(REQUIREMENTS) Everything from the first line down to the line containing "import * as THREE from 'three';" should be reproduced exactly; please include nothing else.
[START DATA SEGMENT]
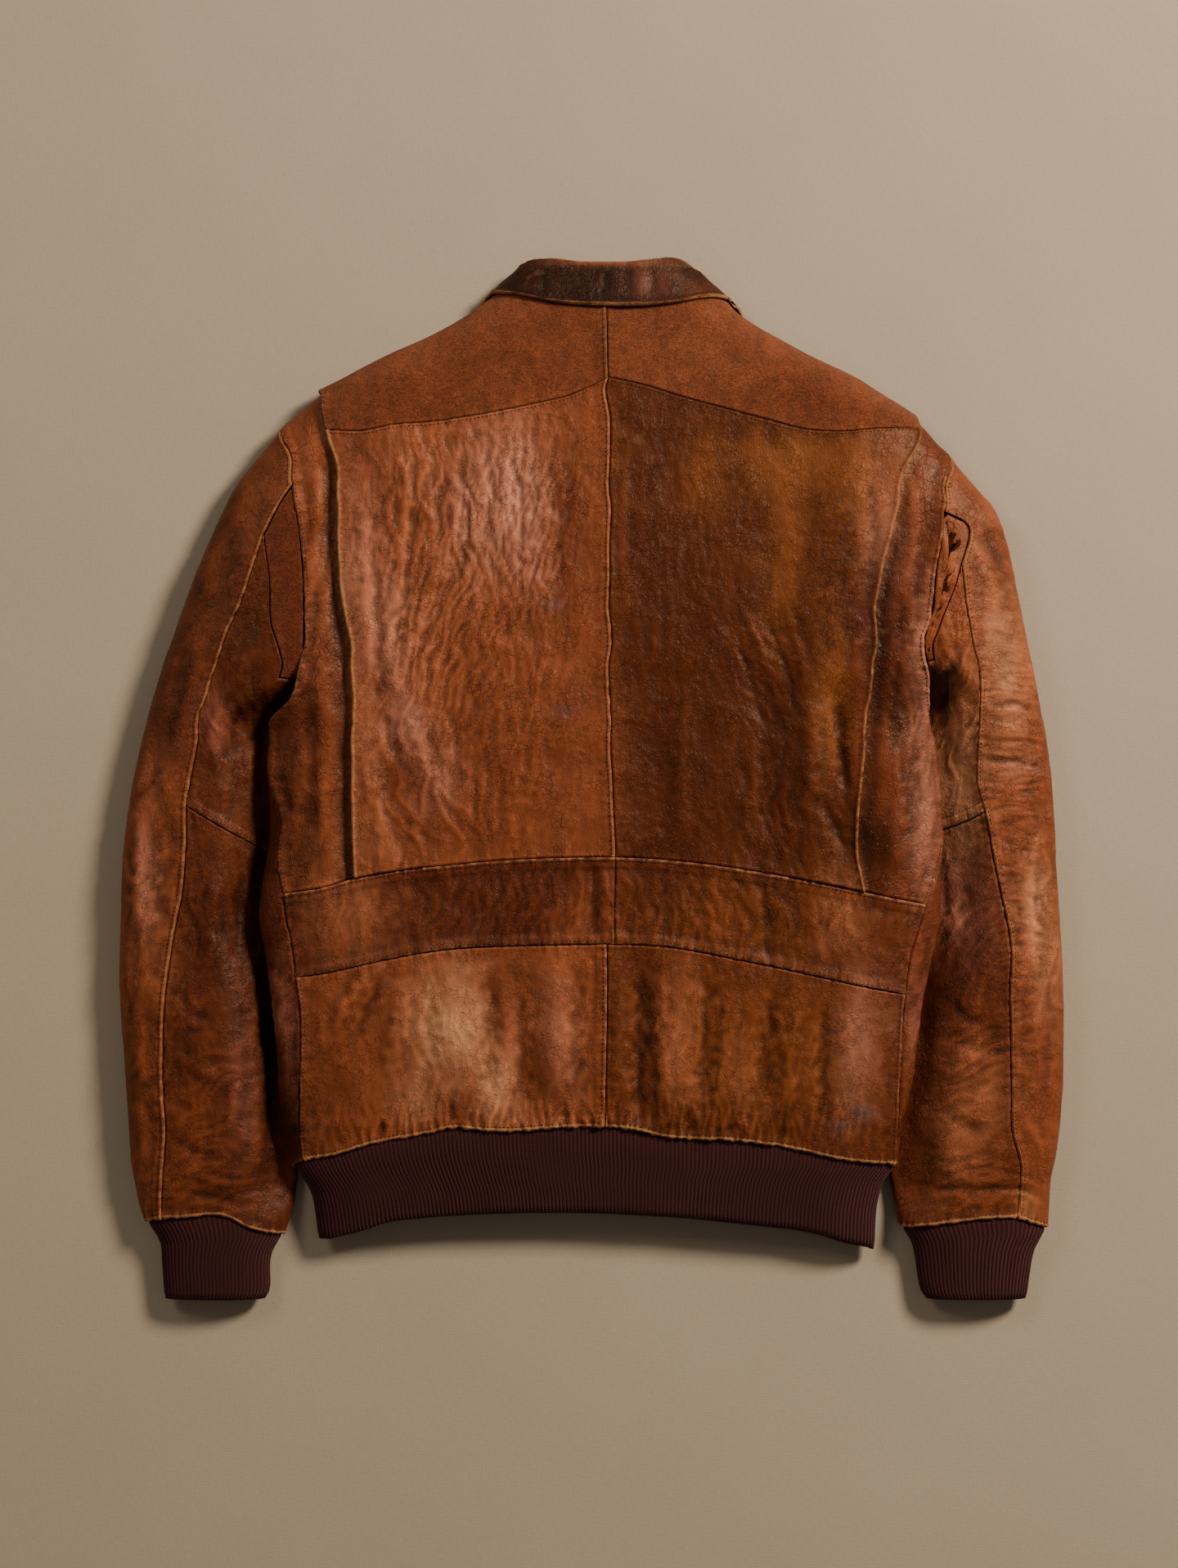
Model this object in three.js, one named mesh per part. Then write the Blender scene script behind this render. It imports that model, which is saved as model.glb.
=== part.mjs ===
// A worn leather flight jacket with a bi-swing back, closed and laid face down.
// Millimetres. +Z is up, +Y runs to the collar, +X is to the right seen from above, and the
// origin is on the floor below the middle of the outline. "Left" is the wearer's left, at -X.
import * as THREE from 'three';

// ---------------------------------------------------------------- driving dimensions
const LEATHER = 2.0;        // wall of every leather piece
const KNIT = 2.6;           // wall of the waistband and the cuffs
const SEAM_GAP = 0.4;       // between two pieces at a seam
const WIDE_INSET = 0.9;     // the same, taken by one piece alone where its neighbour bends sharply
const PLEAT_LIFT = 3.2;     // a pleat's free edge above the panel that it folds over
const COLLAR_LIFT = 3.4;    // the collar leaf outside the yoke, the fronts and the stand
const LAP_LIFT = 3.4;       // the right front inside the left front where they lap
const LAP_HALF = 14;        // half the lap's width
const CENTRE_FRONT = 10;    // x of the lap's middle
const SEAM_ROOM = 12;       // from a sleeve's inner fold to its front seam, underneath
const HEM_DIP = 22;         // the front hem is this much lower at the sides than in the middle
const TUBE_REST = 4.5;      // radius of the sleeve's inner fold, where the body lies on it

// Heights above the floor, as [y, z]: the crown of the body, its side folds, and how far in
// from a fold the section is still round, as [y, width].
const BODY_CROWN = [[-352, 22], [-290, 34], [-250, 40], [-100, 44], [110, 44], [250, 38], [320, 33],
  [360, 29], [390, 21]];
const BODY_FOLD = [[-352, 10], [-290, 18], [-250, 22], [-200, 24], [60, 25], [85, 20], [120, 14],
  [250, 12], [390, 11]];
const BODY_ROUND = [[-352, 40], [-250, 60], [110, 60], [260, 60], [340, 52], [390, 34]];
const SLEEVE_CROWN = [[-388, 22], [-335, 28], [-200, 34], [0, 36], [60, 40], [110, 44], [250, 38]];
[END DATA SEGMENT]
(CORRECT ANSWER)
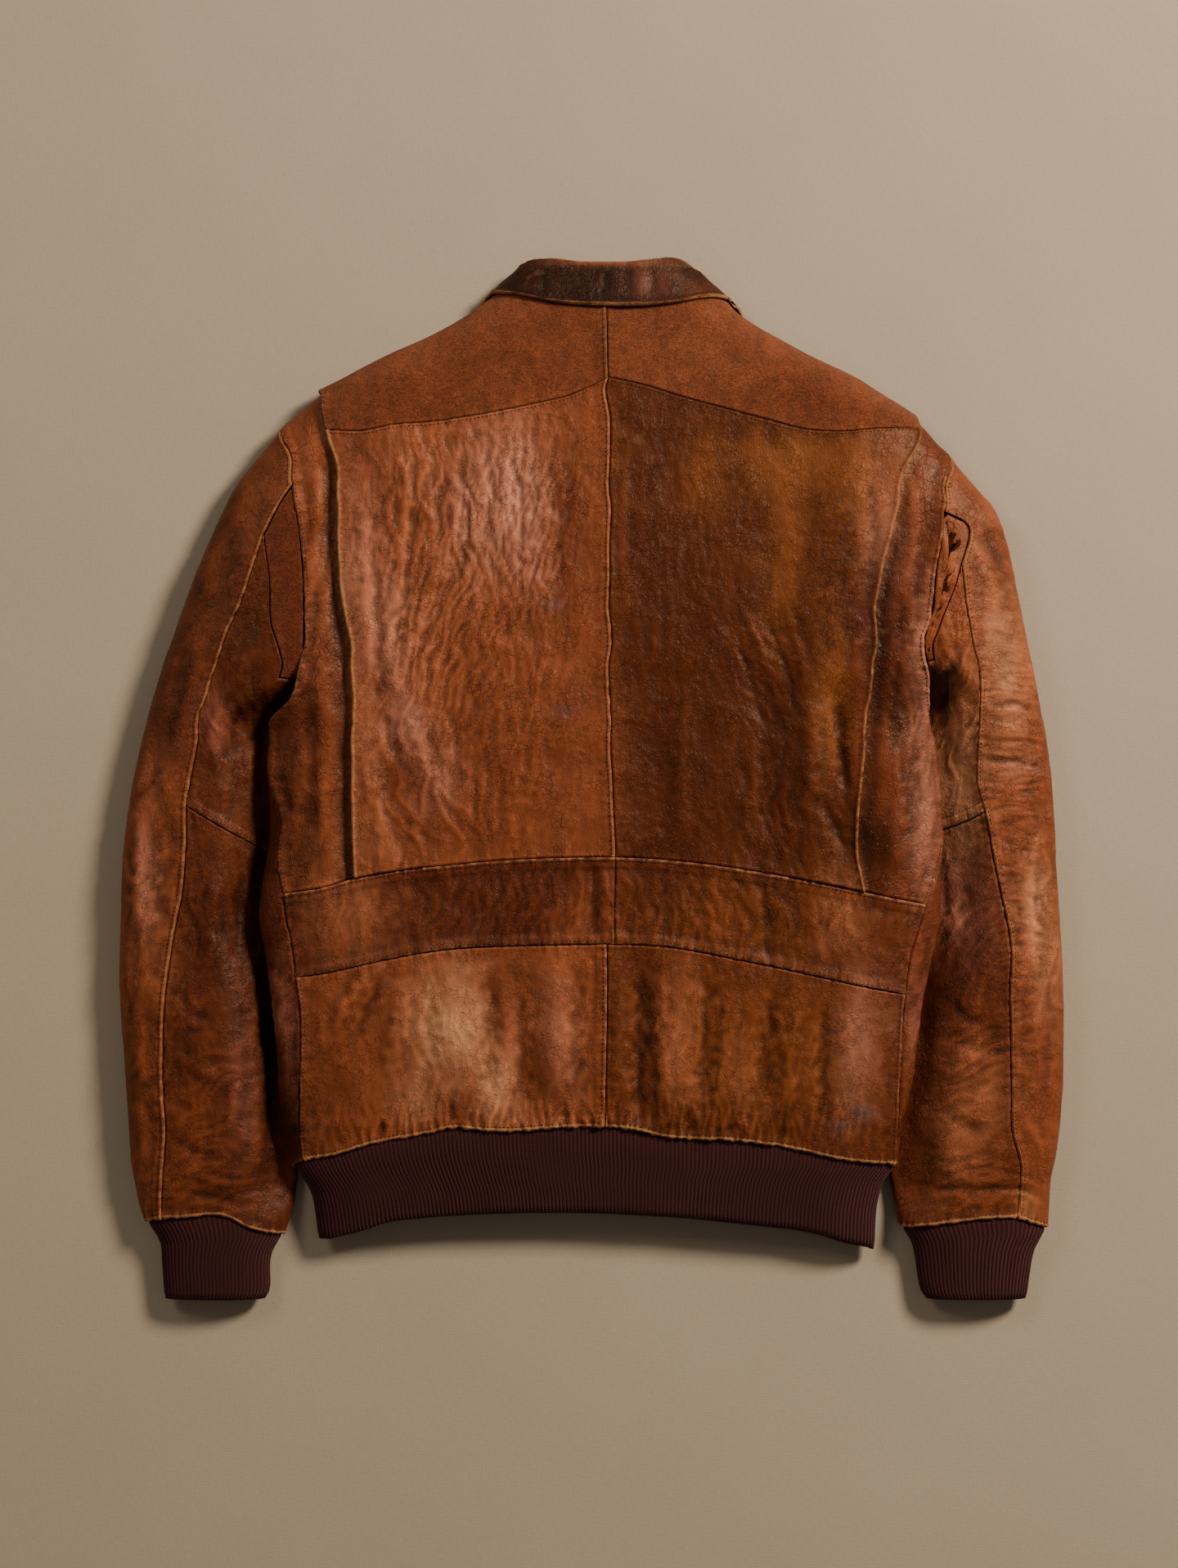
Model this object in three.js, one named mesh per part. Then write the Blender scene script behind this render. It imports that model, which is saved as model.glb.
=== part.mjs ===
// A worn leather flight jacket with a bi-swing back, closed and laid face down.
// Millimetres. +Z is up, +Y runs to the collar, +X is to the right seen from above, and the
// origin is on the floor below the middle of the outline. "Left" is the wearer's left, at -X.
import * as THREE from 'three';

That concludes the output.